ALBERI
Musiche originali di Teho Teardo
Assistente alla coreografia Andrea Del Bianco
Una co-produzione Le Supplici, Danae Festival Milano, Teatri di vita Bologna
Con: Jari Boldrini, Andrea Del Bianco, Fabrizio Favale, Stefano Roveda
Collaborazioni tecniche Alberto Trebbi
Con il contributo di Ministero per i Beni e le Attività Culturali, Comune di Bologna, Regione Emilia Romagna
Cango Cantieri Goldonetta Firenze, Raum Bologna, Fienile Fluò Bologna, Spazio Danza Bologna
Foto Cristina Crippi
Questo lavoro passa da situazioni d’estrema essenzialità e astrazione al frastuono selvaggio di maschere, travestimenti e strumenti musicali, talvolta presi in prestito dal folklore europeo e suonati dal vivo dai danzatori stessi.
PRESENTAZIONE
di Fabio Acca
“Con il suo “Alberi” Fabrizio Favale ci ha fatto definitivamente intendere quale sia il motivo che sta alla base dei suoi riferimenti eschilei.

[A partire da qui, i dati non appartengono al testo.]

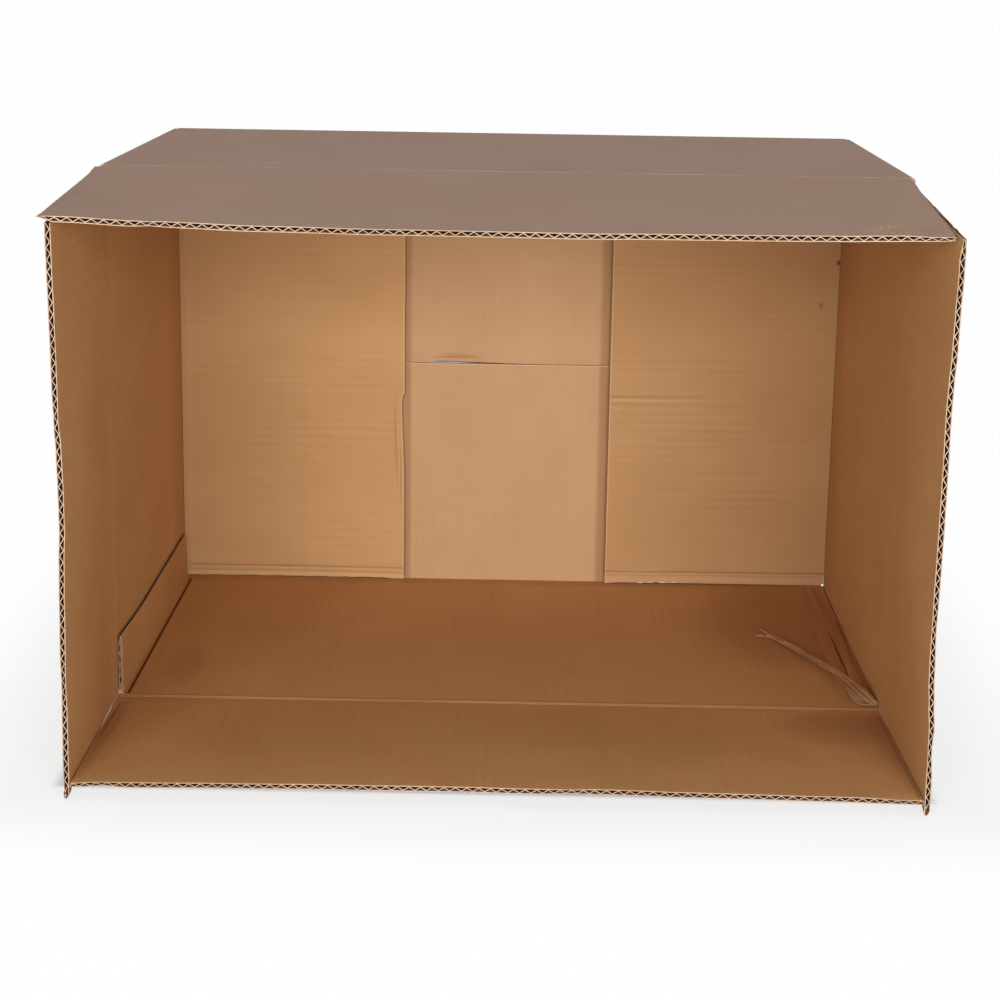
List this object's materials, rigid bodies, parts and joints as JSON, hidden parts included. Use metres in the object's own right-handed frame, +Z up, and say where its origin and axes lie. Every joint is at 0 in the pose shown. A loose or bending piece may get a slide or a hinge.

Nella cultura occidentale la tragedia di Eschilo non è altro che l’impronta di quella soglia perduta tra rituale e rappresentazione, tra apparizione divina e assoggettamento di questa al divenire umano. Gli “alberi” di Favale sono figure totemiche, che bastano per la sola ragione che appaiono dall’ombra con tutta l’autorevolezza di un impossibile rituale. Sì, i richiami a figure antropologicamente coerenti esistono, ma sono sottoposti a una originale reinvenzione e a un congelamento estetico in una frontalità magica.”
RASSEGNA STAMPA
I RICAMI DI DANZA DI FABRIZIO FAVALE
di Massimo Marino – pubblicazione Corriere di Bologna 30/06/2013
“Da qualche anno Fabrizio Favale mette in corto circuito con la natura la sua danza astratta, fatta di energie e ghirigori di movimenti simili a ricami, di sospensioni, fughe e intrecci di corpi. Nell’Infanzia di San Francesco d’Assisi il gesto diventava tensione al volo tra versi e costumi d’uccelli; in Isolario era trascorrere di stormi e di nuvole in cieli di arcipelaghi persi nel mare. Ora, nel suo nuovo Alberi le figure calano l’ambiente in un’atmosfera mitica. I volti vengono cancellati da maschere, la stessa sembianza umana sembra volersi dissolvere nella natura. I danzatori dialogano anche da lunghe distanze, con apparizioni di figure che rimandano a feste popolari delle Alpi o a danze di fantasmi da teatro giapponese. L’aspirazione è a un ritmo incantatorio, che ogni tanto si dissolve nel buio, accendendosi pure in momenti magici, con i danzatori che creano risonanti ideogrammi da decifrare nell’intimità di se stessi.”